So what was holding this woman back from being her best self? Her physical health, of course, but more than that: fear. Fear of rejection by others; fear of being isolated and excluded. So she goes up to Jesus hidden among the crowd – she doesn’t even want to speak to him in case he rejects her – thinking, ‘If I just touch his clothes, then I’ll be made well.’ When she touches him, she is healed.
The key thing she had to do was take the first step. She had to get out of her comfort zone and go out of her front door. She had to overcome her fear and touch someone in the hope that she would be healed.
What holds us back from being the people we most want to become? Often for most of us, like that woman, it’s fear: fear of social isolation. This can be particularly tough for teenagers.
They fear laughter of others. (“If I put my hand up in class and say something wrong, then everyone will think I’m stupid.”) They fear that others are better than them. (“What’s the point of trying, when I’ll never be as good as her?”) They fear failure. (“If I try that, I’m bound to fail, so it’s safer just not to bother.”) They fear not fitting in. (“If I take up dance classes/martial arts/play that kind of music/display any geeky tendencies… no-one will like me; I won’t fit in.”)
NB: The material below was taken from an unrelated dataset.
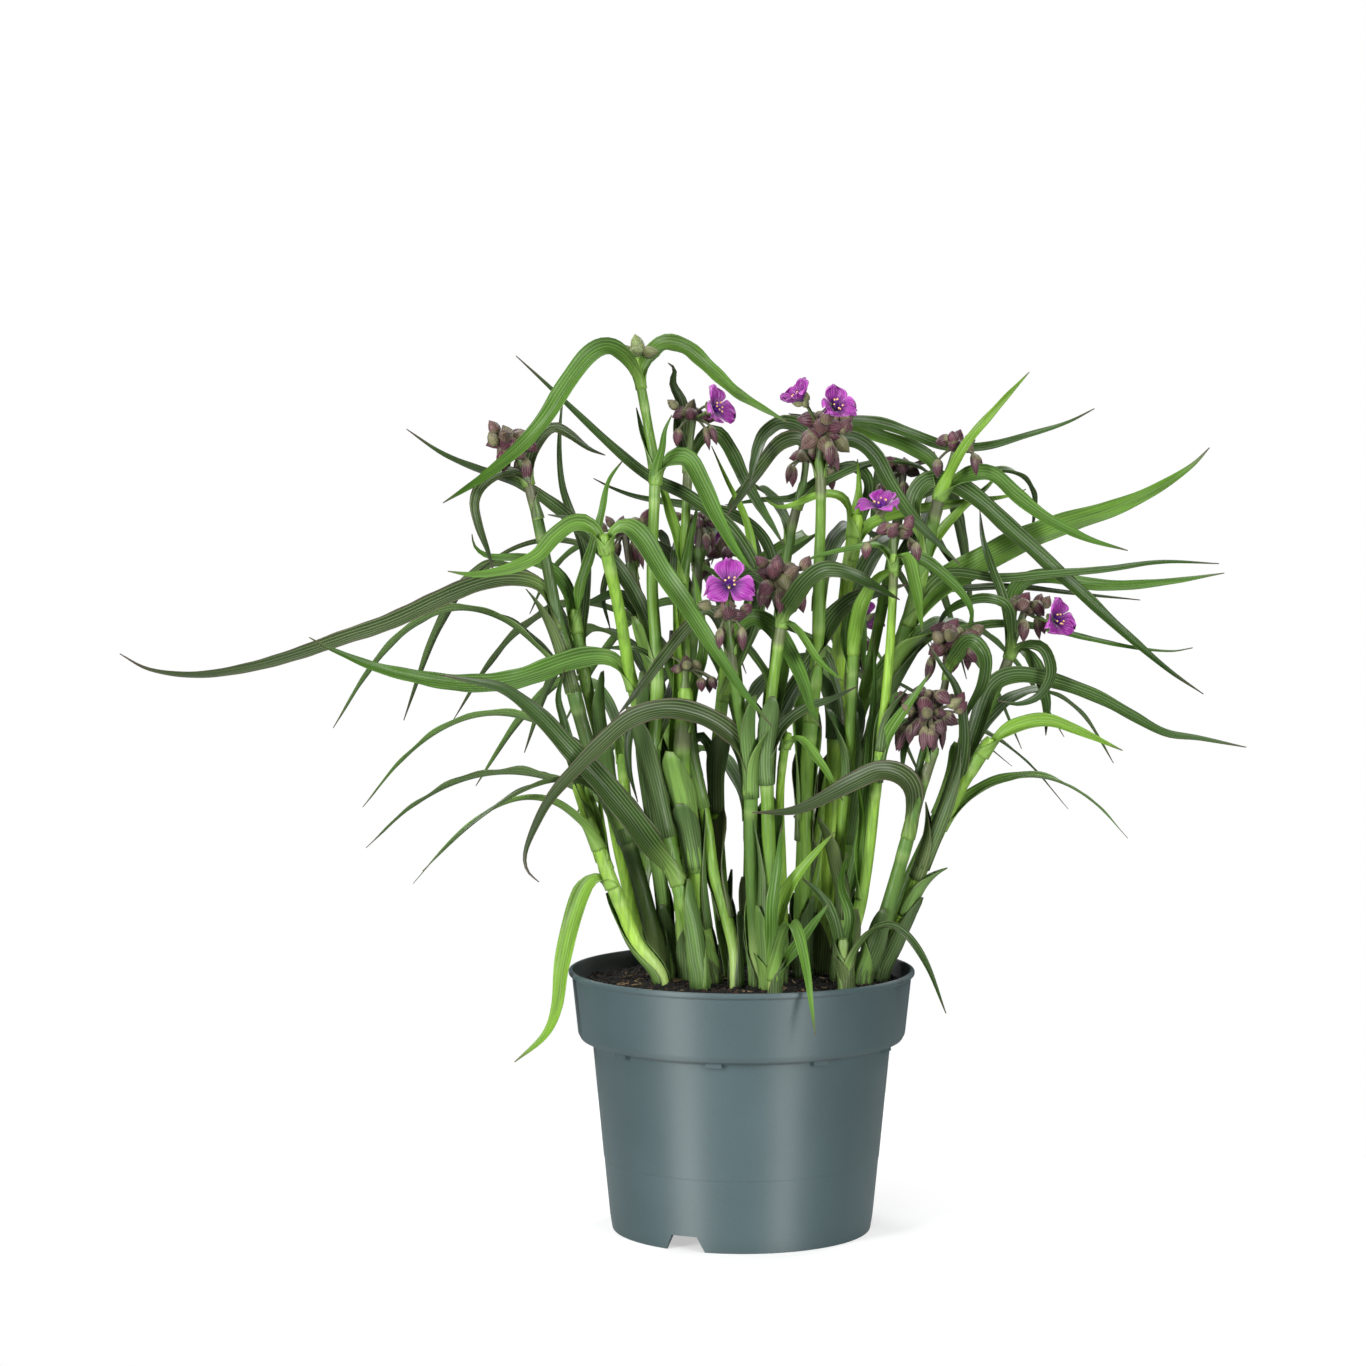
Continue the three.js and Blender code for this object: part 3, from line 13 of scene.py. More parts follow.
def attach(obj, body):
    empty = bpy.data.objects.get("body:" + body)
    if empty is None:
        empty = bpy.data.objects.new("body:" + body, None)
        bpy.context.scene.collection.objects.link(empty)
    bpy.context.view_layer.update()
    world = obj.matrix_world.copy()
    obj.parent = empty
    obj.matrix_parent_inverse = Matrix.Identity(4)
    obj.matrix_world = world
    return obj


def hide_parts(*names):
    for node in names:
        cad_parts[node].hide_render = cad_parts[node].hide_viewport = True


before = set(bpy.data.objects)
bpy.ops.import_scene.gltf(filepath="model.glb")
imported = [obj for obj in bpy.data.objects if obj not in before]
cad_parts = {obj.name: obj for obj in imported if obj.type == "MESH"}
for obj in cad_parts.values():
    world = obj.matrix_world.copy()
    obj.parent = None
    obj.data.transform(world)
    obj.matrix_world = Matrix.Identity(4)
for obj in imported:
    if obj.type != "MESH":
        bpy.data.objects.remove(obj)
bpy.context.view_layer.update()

# Sizes are in millimetres as the plant's routes are; meshes are made in metres.
MM = 0.001

# Pot
POT_HEIGHT = 144
RIM_RADIUS = 95.4
LIP_HEIGHT = 3
LIP_OVERHANG = 1.8
COLLAR_FOOT_Z = 109
COLLAR_FOOT_RADIUS = 90.2
STEP_Z = 104
BODY_RADIUS = 82.2
FOOT_RADIUS = 71.4
WALL = 1.8
NECK_RADIUS = RIM_RADIUS - LIP_OVERHANG
LIP_FOOT_Z = POT_HEIGHT - LIP_HEIGHT
CHANNEL_HEIGHT = 9
CHANNEL_INNER = 40
BASE_DISC_RADIUS = 30
DRAIN_HOLE_RADIUS = 4
DRAIN_HOLES = 8
DRAIN_RING_RADIUS = 54
NOTCHES = 3
NOTCH_FOOT_WIDTH = 25
NOTCH_TOP_WIDTH = 15
NOTCH_HEIGHT = 8.5
FIRST_NOTCH_DEG = 244

# Soil
SOIL_TOP = 134

# Stems and leaves
STEM_FOOT = 118
STEM_STRAIGHT = 139
LOWEST_ROOT = 26
SHEATH_LENGTH = 15
SHEATH_SWELL = 1.1
LOWEST_TIP_Z = 50

# Routes are (x, z) in the upright plane through the pot's axis, as someone 2 m in front sees them. A
# depth moves a point straight away from or towards that eye.
EYE = (-32.3, -2000, 437)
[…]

So often the greatest temptation for us as human beings is to play it safe so no-one laughs at us; to try to be as much like everyone around us as we can so we don’t stand out; to take as few risk as possible so we don’t fail. The easiest thing in the world is to conform and disappear by fitting in. Yet we are the only ones who can live our lives. We are the only ones who can decide who to become. We are the only one who can write the script – we don’t have to let those fears write it for us.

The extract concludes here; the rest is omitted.